Clarification Relating to First Use of "Software"

Shapiro, Fred fred.shapiro at YALE.EDU
Mon Sep 10 01:18:28 UTC 2012


I meant to type "1958," not "2000," for the date of Tukey's usage of "software."



Fred Shapiro




________________________________
From: Shapiro, Fred
Sent: Sunday, September 09, 2012 9:15 PM
To: ADS-L at LISTSERV.UGA.EDU
Cc: jester at panix.com
Subject: Clarification Relating to First Use of "Software"

I published an article in 2000 in the IEEE Annals of the History of Computing, antedating the OED's first use of the word "software" by finding it used by statistician John W. Tukey in 2000.  This discovery received worldwide attention when Tukey died and the New York Times headlined his obituary describing him as the coiner of "software."

Tukey's coinage has not gone unchallenged.  Someone named Paul Niquette has claimed energetically for years that he originated the term, but he has never come up with any kind of documentation of his claim.  The Wikipedia entry for John W. Tukey points to a 1956 usage in Google Books, but whoever wrote about that did not see the book in question.

I have borrowed the 1956 book from the library of the Jet Propulsion Laboratory.  It turns out that the occurrence of "software" there does not refer to computer programs.  However, the citation may possibly be worthy of inclusion in the OED with square brackets around it, or under a different sense of "software."  Here it is:

1956 _Second National Symposium on Quality Control and Reliability in Electronics_ (Professional Group on Quality Control, Institute of Radio Engineers and the Electronics Technical Committee, American Society for Quality Control) 149  A missile system includes the vehicle and warhead, the auxiliary ground or airborne equipment, the support and test equipment, and the operating personnel.  In addition, the interactions between these various elements, hardware and software (people), must be recognized and included as the glue that holds the system together.

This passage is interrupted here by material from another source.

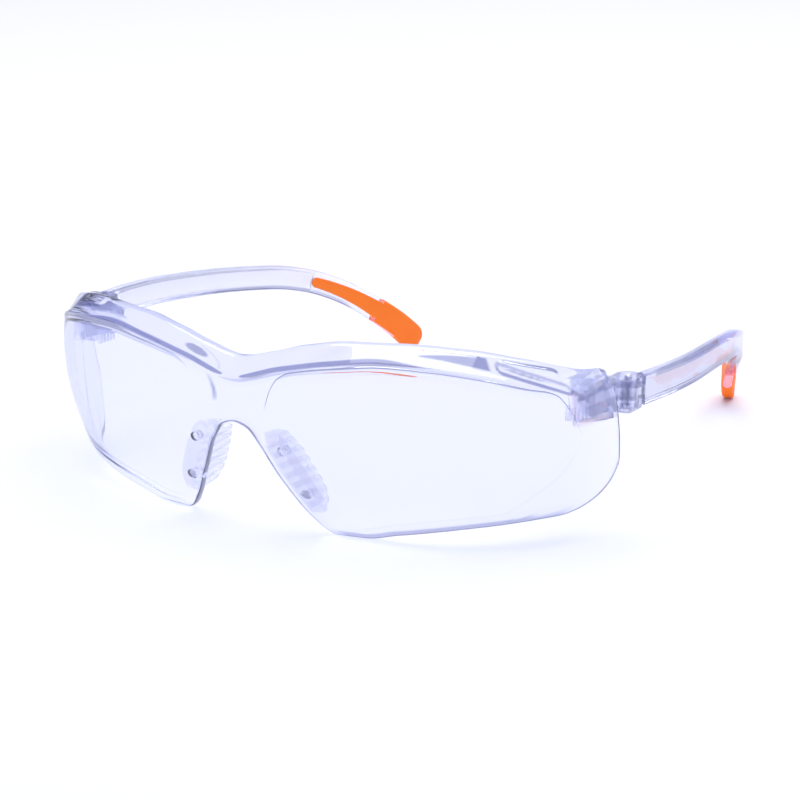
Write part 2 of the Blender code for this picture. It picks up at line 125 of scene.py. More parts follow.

The OED fails to recognize that there was a material-culture sense of "software" that long predated the computer sense.  Here is an early example:

1850 _Sharpe's London Journal_ July 251 (British Periodicals)  At the conclusion of the last war, the old stocks [of porcelain] in the Royal Manufactory of Sevres [accent over first e] were put up to auction, and bought by certain individuals, who also collected all the soft ware they could find in the possession of other persons.